XX. Il y eut donc un reste de guerre, et même assez redoutable pour qu’en un jour Civilis attaquât sur quatre points les cantonnements des cohortes, de la cavalerie et des légions : la dixième légion dans Arénacum, la seconde à Batavodurum ; les cohortes et la cavalerie à Grinnes et à Vada[2]. Il avait partagé ses troupes de manière que lui, Vérax, fils de sa sœur, Classicus et Tutor, conduisaient chacun un corps séparé.
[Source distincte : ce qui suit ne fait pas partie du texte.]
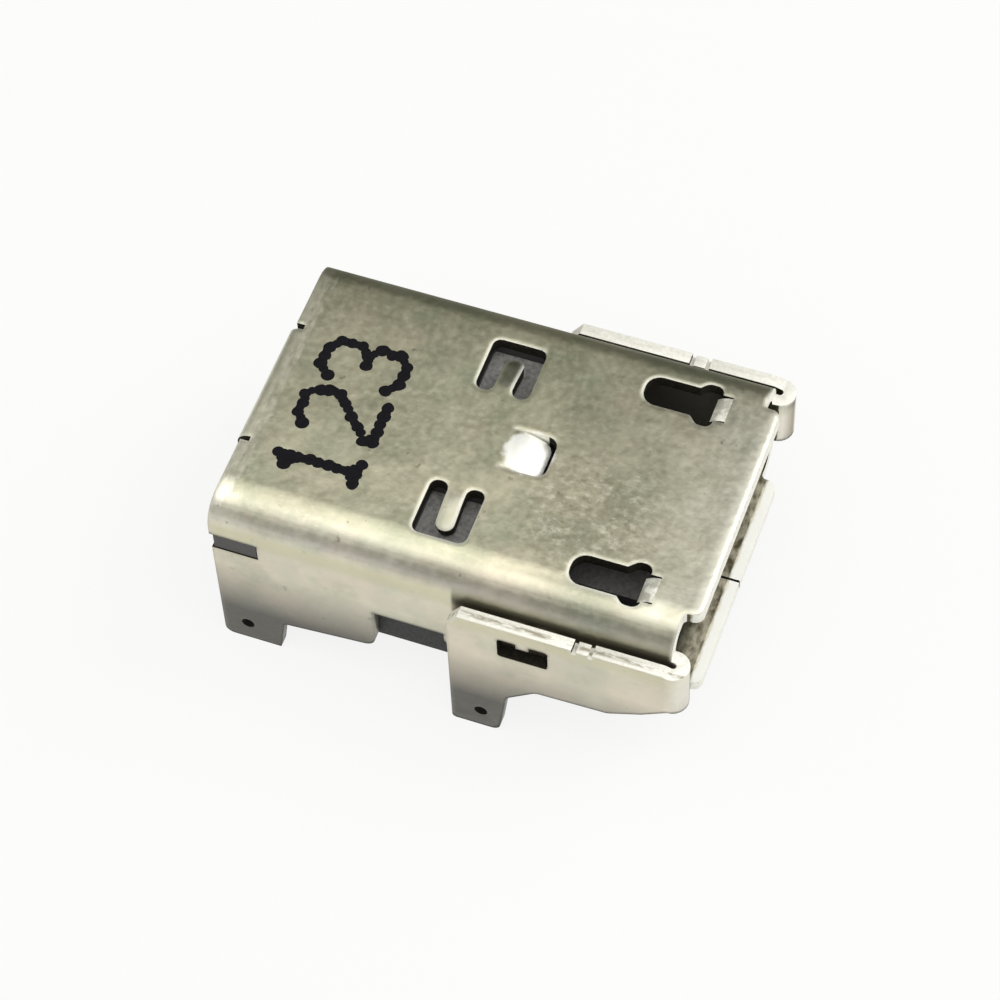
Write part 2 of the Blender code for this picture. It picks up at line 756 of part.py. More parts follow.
def make_shell(material):
    """The stamped and folded shell."""
    tabs = top_tabs()
    blank = stamped_blank()
    blank.normal_update()
    score_blank(blank, tabs)
    blank.normal_update()
    solid = fold_blank(blank, tabs)
    blank.free()
    shell = new_object("shell", solid)
    wall_x = SHELL_WIDTH / 2
    wing_x = wall_x + WING_GAP + SHEET
    wing_rear = FOLD_Y + WING_LENGTH
    cutters = []
    for side in (-1, 1):
        cutters.append(dimple("rear_dimple", side * wall_x, from_rear(REAR_DIMPLE_SETBACK), side))
        cutters.append(dimple("front_dimple", side * wing_x, wing_rear - FRONT_DIMPLE_SETBACK, side))
    combine(shell, cutters, "DIFFERENCE")
    finish(shell, material)
    return shell


# Housing and contacts

def contact_path():
    """Middle of one contact from its tip to the end of its foot, as (y, z)."""
    blade_z = below_top(TONGUE_TOP + TONGUE_THICKNESS) + CONTACT_THICKNESS / 2 - CONTACT_PROUD
    back_y = from_rear(HOUSING_REAR + CONTACT_BAY_DEPTH - CONTACT_BACK_GAP) + CONTACT_THICKNESS / 2
    foot_z = CONTACT_THICKNESS / 2
    return rounded_path([(from_front(TONGUE_TIP + CONTACT_TIP_GAP), blade_z, 0),
                         (back_y, blade_z, CONTACT_RADIUS),
                         (back_y, foot_z, CONTACT_RADIUS),
                         (from_rear(-FOOT_REACH), foot_z, 0)])


def contact_strip(name, index, growth):
    """Strip of one contact, or of its channel when it is grown by a clearance."""
    middle = (index - (CONTACT_COUNT - 1) / 2) * CONTACT_PITCH
    path = contact_path()
    if growth:
        path[0] = path[0] - Vector((growth, 0))
    outline = strip_outline(path, CONTACT_THICKNESS + 2 * growth)
    half = CONTACT_WIDTH / 2 + growth
    return prism(name, outline, "X", middle - half, middle + half)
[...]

Ce n’est pas qu’il se crût sûr de réussir partout ; mais en multipliant les attaques, il espérait que le sort en favoriserait quelques-unes. « Cérialis d’ailleurs prenait peu de précautions : assailli de tant de nouvelles à la fois, courant d’un poste à l’autre, ne pouvait-il pas être enlevé sur la route ? » Le corps envoyé contre la dixième légion, jugeant que la forcer était une tâche difficile, tomba sur les soldats sortis du camp et occupés à couper du bois : cinq des premiers centurions, le préfet de camp et quelques soldats furent tués ; le reste de la légion se défendit derrière ses retranchements. Pendant ce temps une troupe de Germains s’efforçait de rompre le pont

  1. C’est la digue dont Tacite parle, Annales, liv. XIII, ch. liii ; elle servait à contenir le Rhin sur la rive gauche.
  2. D’Anville place Vada vis-à-vis de Rhénen, Grinnes aux environs de Tiel, Arénacum à Aërt, et Batavodurum à Wick-te-Durstede.